**Work to do**
Output each entry exactly; skip nothing.

####

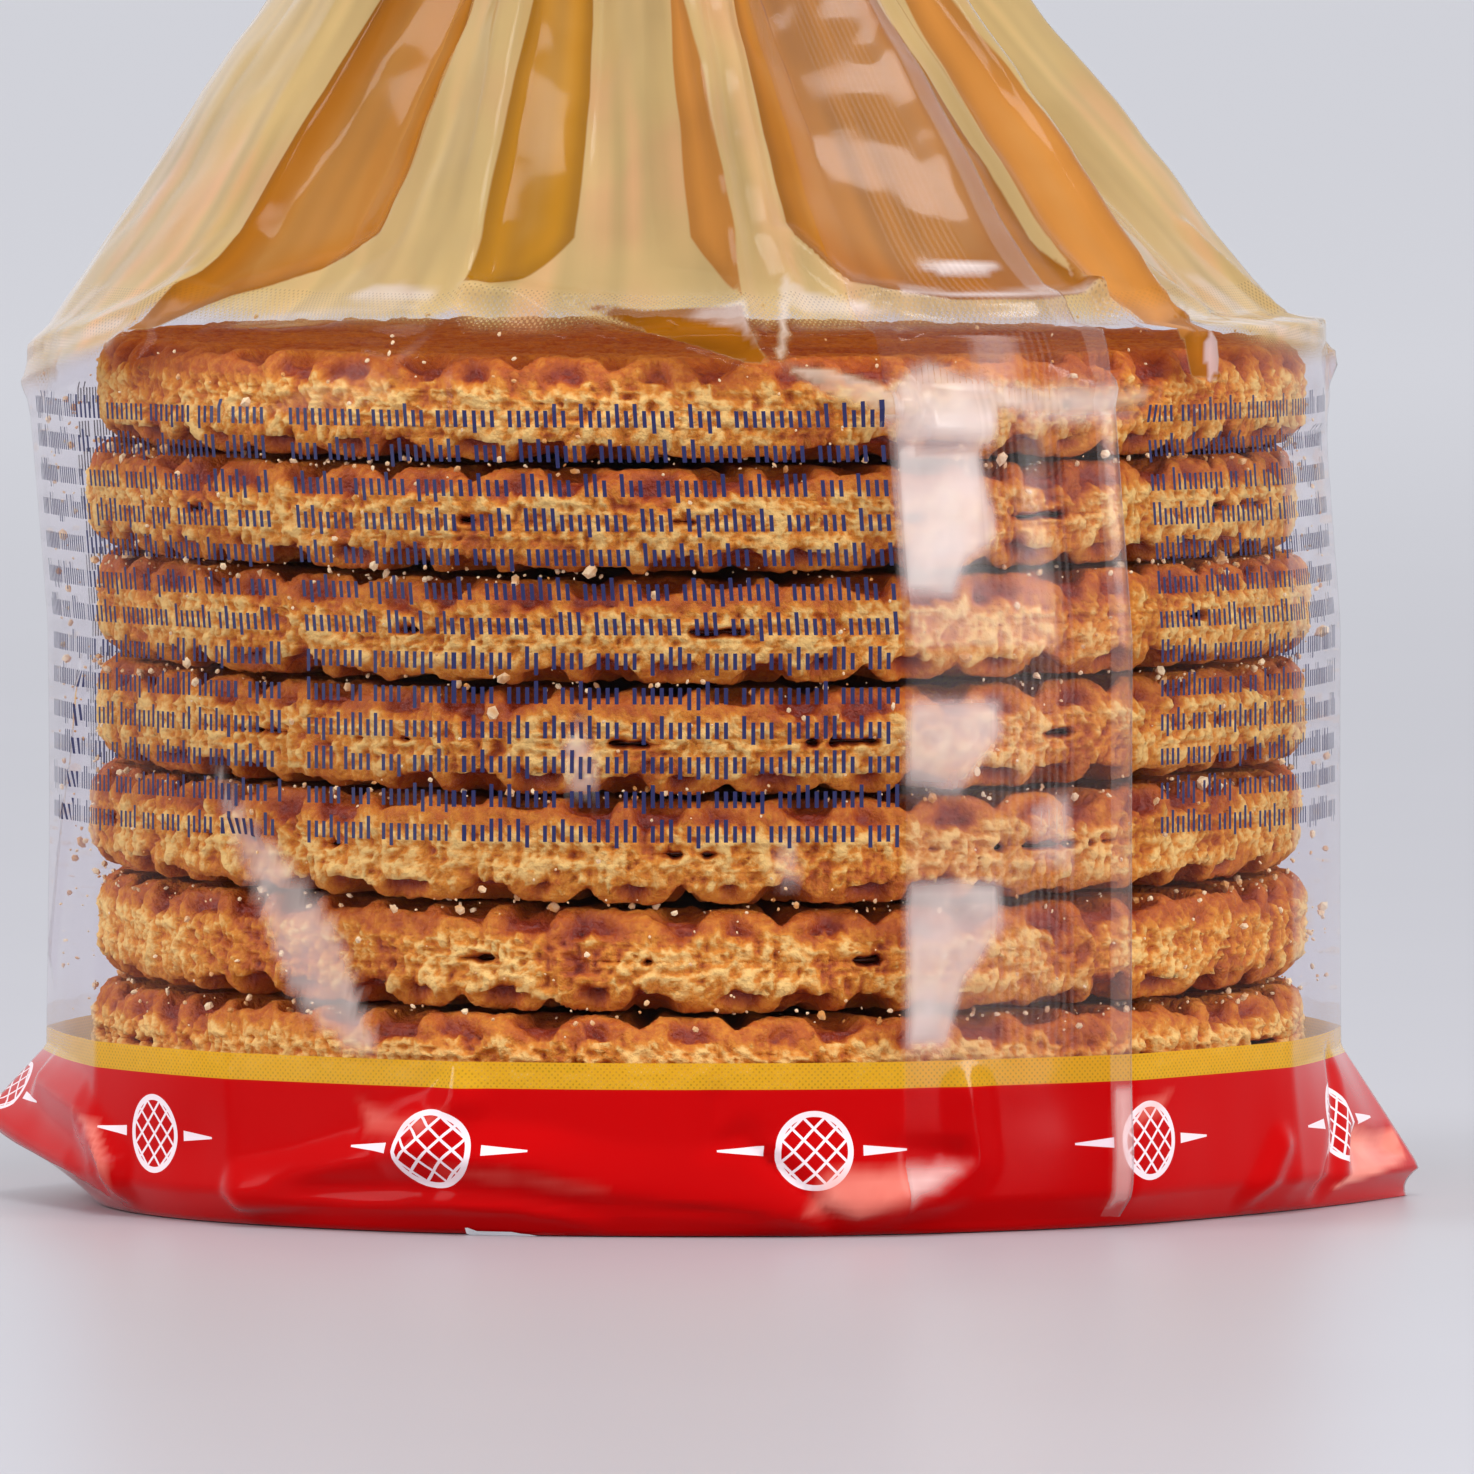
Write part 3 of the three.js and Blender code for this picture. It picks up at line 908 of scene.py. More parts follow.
    def flattened(self, turn: np.ndarray) -> np.ndarray:
        """How much nearer the middle the wall is between two of its creases, as a share from its radius."""
        index, share = self.span(turn, list(self.wall_creases))
        marks = np.array([*self.wall_creases, self.wall_creases[0] + FULL_TURN])
        half = np.radians((marks[index + 1] - marks[index]) / 2)
        return np.cos(half) / np.cos(half * (2 * share - 1)) - 1

    def gathered(self, turn: np.ndarray) -> tuple[np.ndarray, np.ndarray, np.ndarray]:
        """Finds where each bearing of the wall ends up at the neck.

        Returns:
            How far into a pleat's valley each one is, its bearing counted from the first pleat's on, and
            its bearing at the neck.
        """
        feet = [pleat.foot for pleat in self.pleats]
        heads = np.array([*[pleat.head for pleat in self.pleats], self.pleats[0].head + FULL_TURN])
        valleys = np.array([pleat.valley for pleat in self.pleats])
        index, share = self.span(turn, feet)
        zigzag = valleys[index] * (1 - np.abs(2 * share - 1))
        turned = (turn - feet[0]) % FULL_TURN + feet[0]
        return zigzag, turned, heads[index] + (heads[index + 1] - heads[index]) * share

    def base(self, bearings: np.ndarray, up: np.ndarray) -> np.ndarray:
        """The film without its small folds.

        Args:
            bearings: A bearing for each column.
            up: Millimetres up the film for each row.

        Returns:
            Rows of columns of places.
        """
        levels = self.levels()
        along = self.chart(levels)
        row = [np.interp(up, along, levels[:, item])[:, None] for item in range(levels.shape[1])]
        ridge, level, wall, ear_share, foot, pleats, gather, wave = row
        turn = bearings[None, :]
        radius = ridge * (1 + wall * self.crease_flatness * self.flattened(turn))
        zigzag, turned, at_neck = self.gathered(turn)
        radius = radius - pleats * self.pleat_depth(ridge) * zigzag
        at = np.radians(turned + (at_neck - turned) * gather)
        height = level + np.zeros_like(radius)
        for ear in self.ears:
            here = np.clip(1 - np.abs(turn_apart(turn, ear.bearing)) / ear.half_width, 0, 1) ** 2
            radius = radius + (ear.foot_reach - radius) * here * foot
            radius = radius + ear_share * here * (ear.reach - self.wall_radius)
            height = height + ear_share * here * (ear.tip_height - self.hem_height)
        slow, fast = self.ruffle_swings
        swing = np.sin(np.radians(slow * turn)) + np.cos(np.radians(fast * turn))
        height = height + wave * self.ruffle_wave * swing
        lean = np.clip((level - self.lean_from) / (self.neck_height - self.lean_from), 0, 1)
        across = lean * self.neck_offset[0] + radius * np.sin(at)
        deep = lean * self.neck_offset[1] - radius * np.cos(at)
        return np.stack([across, deep, height], axis=-1)

    def up_film(self, height: float) -> float:
        """Millimetres up the film at a height on the wall or the roof."""
        levels = self.levels()
        rising = slice(self.base_rows, int(np.argmax(levels[:, 1])) + 1)
        return float(np.interp(height, levels[rising, 1], self.chart(levels)[rising]))


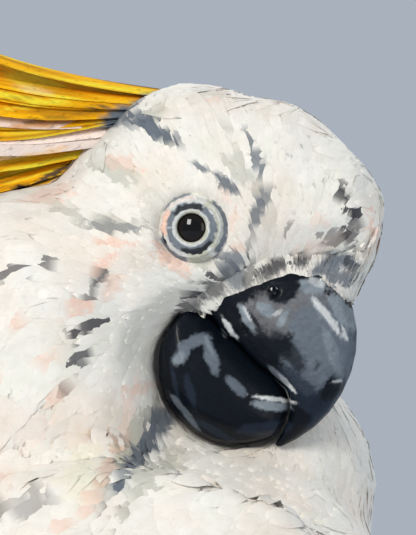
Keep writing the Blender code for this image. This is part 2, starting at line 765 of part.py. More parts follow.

####

**Full output**
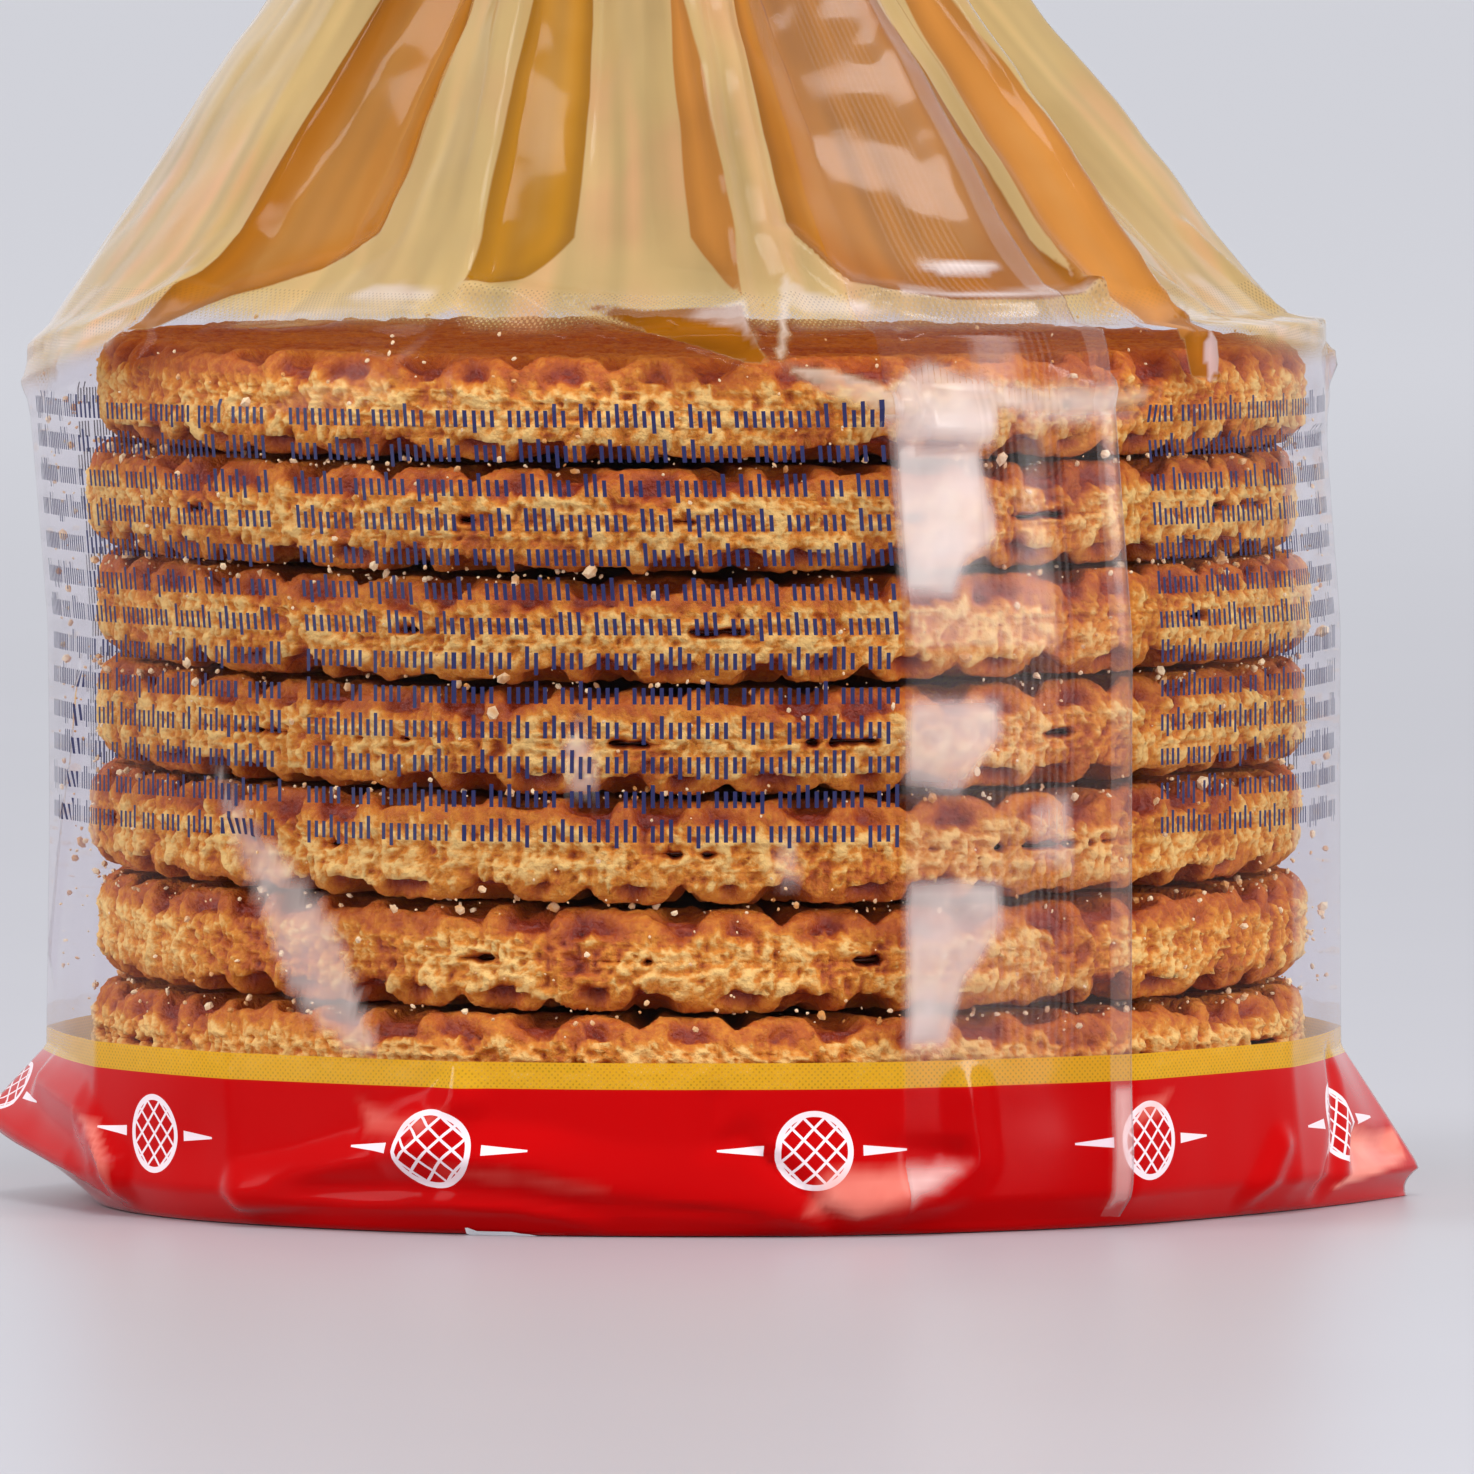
Write part 3 of the three.js and Blender code for this picture. It picks up at line 908 of scene.py. More parts follow.
    def flattened(self, turn: np.ndarray) -> np.ndarray:
        """How much nearer the middle the wall is between two of its creases, as a share from its radius."""
        index, share = self.span(turn, list(self.wall_creases))
        marks = np.array([*self.wall_creases, self.wall_creases[0] + FULL_TURN])
        half = np.radians((marks[index + 1] - marks[index]) / 2)
        return np.cos(half) / np.cos(half * (2 * share - 1)) - 1

    def gathered(self, turn: np.ndarray) -> tuple[np.ndarray, np.ndarray, np.ndarray]:
        """Finds where each bearing of the wall ends up at the neck.

        Returns:
            How far into a pleat's valley each one is, its bearing counted from the first pleat's on, and
            its bearing at the neck.
        """
        feet = [pleat.foot for pleat in self.pleats]
        heads = np.array([*[pleat.head for pleat in self.pleats], self.pleats[0].head + FULL_TURN])
        valleys = np.array([pleat.valley for pleat in self.pleats])
        index, share = self.span(turn, feet)
        zigzag = valleys[index] * (1 - np.abs(2 * share - 1))
        turned = (turn - feet[0]) % FULL_TURN + feet[0]
        return zigzag, turned, heads[index] + (heads[index + 1] - heads[index]) * share

    def base(self, bearings: np.ndarray, up: np.ndarray) -> np.ndarray:
        """The film without its small folds.

        Args:
            bearings: A bearing for each column.
            up: Millimetres up the film for each row.

        Returns:
            Rows of columns of places.
        """
        levels = self.levels()
        along = self.chart(levels)
        row = [np.interp(up, along, levels[:, item])[:, None] for item in range(levels.shape[1])]
        ridge, level, wall, ear_share, foot, pleats, gather, wave = row
        turn = bearings[None, :]
        radius = ridge * (1 + wall * self.crease_flatness * self.flattened(turn))
        zigzag, turned, at_neck = self.gathered(turn)
        radius = radius - pleats * self.pleat_depth(ridge) * zigzag
        at = np.radians(turned + (at_neck - turned) * gather)
        height = level + np.zeros_like(radius)
        for ear in self.ears:
            here = np.clip(1 - np.abs(turn_apart(turn, ear.bearing)) / ear.half_width, 0, 1) ** 2
            radius = radius + (ear.foot_reach - radius) * here * foot
            radius = radius + ear_share * here * (ear.reach - self.wall_radius)
            height = height + ear_share * here * (ear.tip_height - self.hem_height)
        slow, fast = self.ruffle_swings
        swing = np.sin(np.radians(slow * turn)) + np.cos(np.radians(fast * turn))
        height = height + wave * self.ruffle_wave * swing
        lean = np.clip((level - self.lean_from) / (self.neck_height - self.lean_from), 0, 1)
        across = lean * self.neck_offset[0] + radius * np.sin(at)
        deep = lean * self.neck_offset[1] - radius * np.cos(at)
        return np.stack([across, deep, height], axis=-1)

    def up_film(self, height: float) -> float:
        """Millimetres up the film at a height on the wall or the roof."""
        levels = self.levels()
        rising = slice(self.base_rows, int(np.argmax(levels[:, 1])) + 1)
        return float(np.interp(height, levels[rising, 1], self.chart(levels)[rising]))


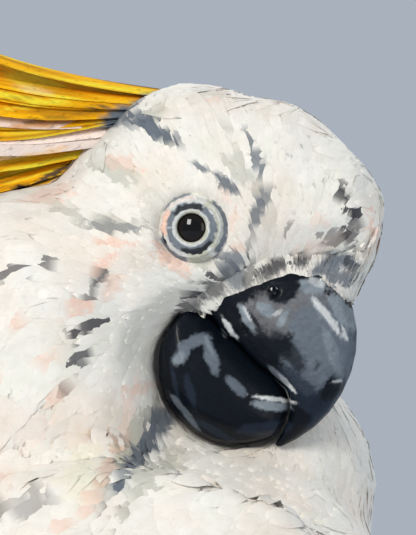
Keep writing the Blender code for this image. This is part 2, starting at line 765 of part.py. More parts follow.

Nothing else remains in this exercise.